##### LISTING #####

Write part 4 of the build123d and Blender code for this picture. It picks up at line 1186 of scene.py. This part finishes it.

#####
##### LISTING #####

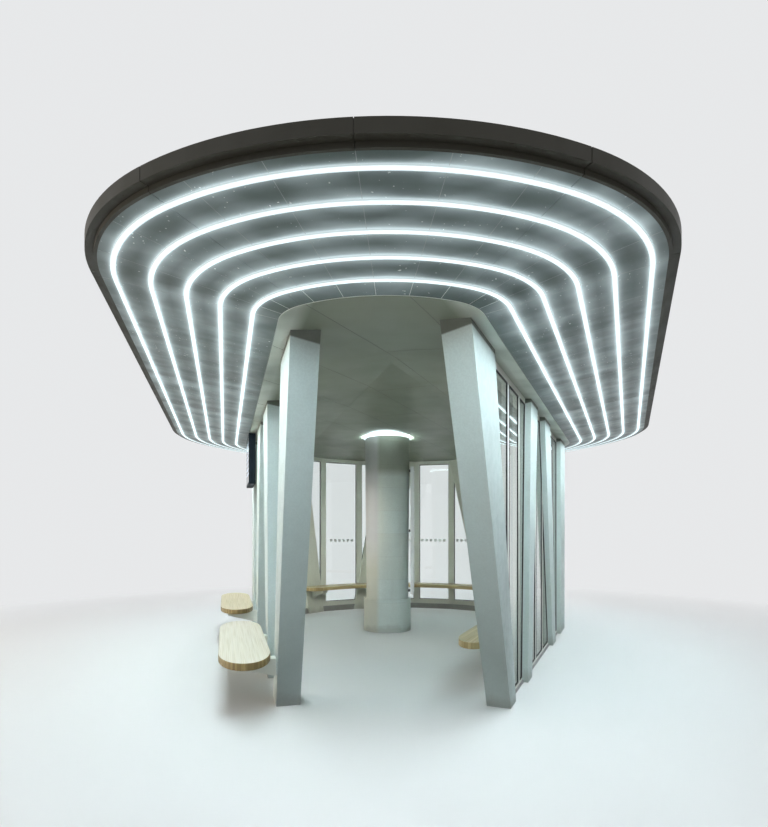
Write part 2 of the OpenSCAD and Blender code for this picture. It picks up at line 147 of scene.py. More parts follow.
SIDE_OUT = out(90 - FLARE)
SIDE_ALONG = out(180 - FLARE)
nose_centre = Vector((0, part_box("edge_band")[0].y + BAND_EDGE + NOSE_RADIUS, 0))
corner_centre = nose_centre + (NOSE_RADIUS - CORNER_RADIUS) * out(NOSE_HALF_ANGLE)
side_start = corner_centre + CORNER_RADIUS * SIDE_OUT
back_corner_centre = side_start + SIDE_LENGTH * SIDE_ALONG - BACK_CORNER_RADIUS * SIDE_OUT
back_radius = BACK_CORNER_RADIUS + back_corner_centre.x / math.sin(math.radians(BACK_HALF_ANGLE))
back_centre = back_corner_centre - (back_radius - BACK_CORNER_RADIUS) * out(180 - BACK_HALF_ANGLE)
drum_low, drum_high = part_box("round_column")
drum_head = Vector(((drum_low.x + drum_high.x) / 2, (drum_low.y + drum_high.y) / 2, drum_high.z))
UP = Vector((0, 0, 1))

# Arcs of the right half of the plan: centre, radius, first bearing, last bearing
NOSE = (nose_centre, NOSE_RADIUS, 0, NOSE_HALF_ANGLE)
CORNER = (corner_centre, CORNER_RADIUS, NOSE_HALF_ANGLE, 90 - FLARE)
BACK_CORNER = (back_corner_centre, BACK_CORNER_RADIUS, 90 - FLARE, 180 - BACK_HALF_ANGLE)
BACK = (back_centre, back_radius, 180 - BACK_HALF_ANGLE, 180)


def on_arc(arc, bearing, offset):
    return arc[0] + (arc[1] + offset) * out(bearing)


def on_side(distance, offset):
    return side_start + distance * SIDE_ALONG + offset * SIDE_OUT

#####

### TASK INSTRUCTIONS
Tell how many lines of the data above hold the string "picture". Give only the number.

### TASK OUTPUT
2